With a business-friendly environment and business court that’s fashioning itself into a competitor of Delaware’s Court of Chancery, the elements underpinning Texas’ economy are partly behind why firms like The Free Markets exchange-traded fund (FMKT) was one of a handful of companies that lined up to promote the New York Stock Exchange’s newly inaugurated Texas platform.

Although the benefits of a domestic company being dual-listed on the same exchange are very much an open question, the team behind FMKT extolled the virtues of the Lone Star State.

“Six of our holdings are based in Texas. Two out of our top three are based in Texas. It’s about 14 or 15% of the portfolio,” Joe Castiglie, one of FMKT’s portfolio managers, told The Dallas Morning News in an August interview. He cited the state’s “very business-friendly” policies as being congruous with FMKT’s deregulation and free markets bent.

“One of the reasons we listed with NYSE to begin with is because … what conveys [free market] imagery more than the stock exchange, and then thinking about how that overlaps with our holding companies that are within the portfolio that are based in Texas. It just seemed to make a lot of sense to us,” Castiglie added.

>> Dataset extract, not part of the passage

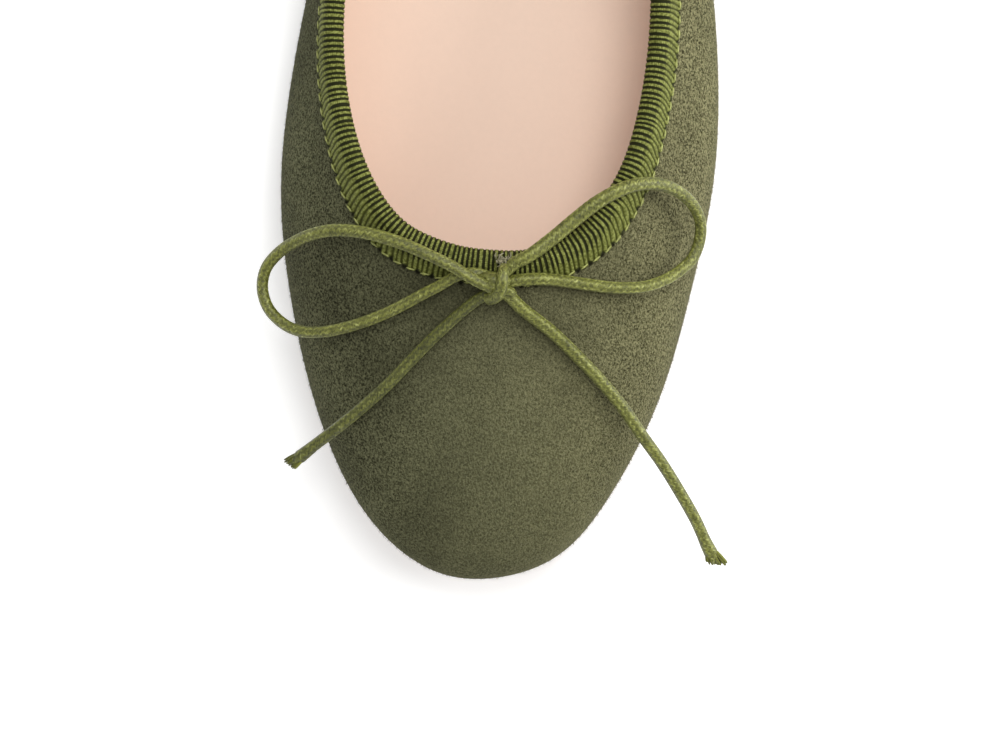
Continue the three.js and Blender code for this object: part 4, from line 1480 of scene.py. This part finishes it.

And Hal Lambert, a Dallas-based portfolio manager at Point Bridge Capital who serves as a sub-advisor to the FMKT, cited the large numbers of investors “and the pools of capital available in Texas” as driving its decision to dual-list.

The fund is far from the only one. Asset management giant BlackRock — which manages nearly $400 billion worth of public companies in Texas — recently showed why they ‘really, really like’ Texas by creating an ETF dedicated solely to Lone Star State assets.

To be sure, the state’s momentum is showing a few signs of wear, but its greater-than-$2-trillion economy is still poised to vault it into Group of Seven territory.

​​“When Texas secedes from the Union, it’ll be a foreign country, so we’ll be ahead of the game on that,” Lambert joked.